- Education: University of Mumbai (BA) California State University, Long Beach (BS, MBA)
- Occupation: Money manager

= Manu Daftary =

American money manager

Manu Daftary is an American money manager who manages the Quaker Strategic Growth Fund. In the ten years from 1997 to 2006, the fund beat the S&P 500 by an average of nine percent per year.

== Career ==
He began his investment management career at the University of Southern California in 1985 where he was Assistant Treasurer of Investments. In 1988, he joined Geewax, Terker & Company as a portfolio manager in 1988, where he co-managed the firm's institutional accounts and managed equity short selling for the firm's hedge fund assets.

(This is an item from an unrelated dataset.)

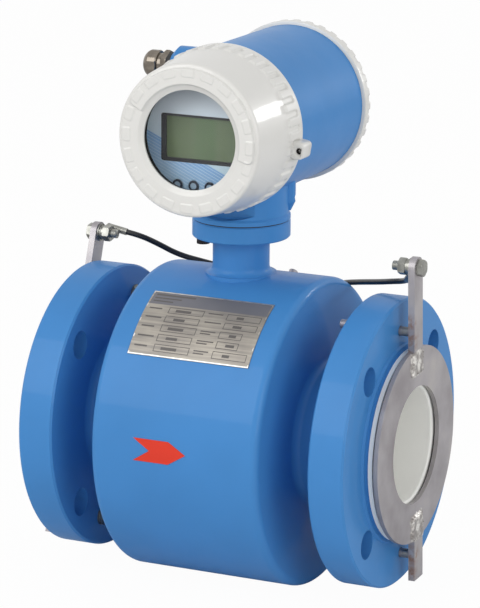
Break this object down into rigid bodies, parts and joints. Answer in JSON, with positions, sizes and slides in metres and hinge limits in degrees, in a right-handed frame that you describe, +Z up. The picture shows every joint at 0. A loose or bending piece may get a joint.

While at GT&C, he designed an option overlay program for its institutional accounts. He then worked at Hellman, Jordan Investment Management Company as a senior vice-president/portfolio manager, and had lead responsibility for $500 million in institutional assets. There, he also participated in the management of $150 million in hedge fund assets. Daftary started his own investment firm in 1996, DG Capital Management, of which he is president and CEO

== Education ==
Daftary has a Bachelor of Arts in economics from the University of Mumbai, India. He is also a graduate of California State University, Long Beach., where he received both a Bachelor of Science and Master of Business Administration. He is a holder of the chartered financial analyst credential.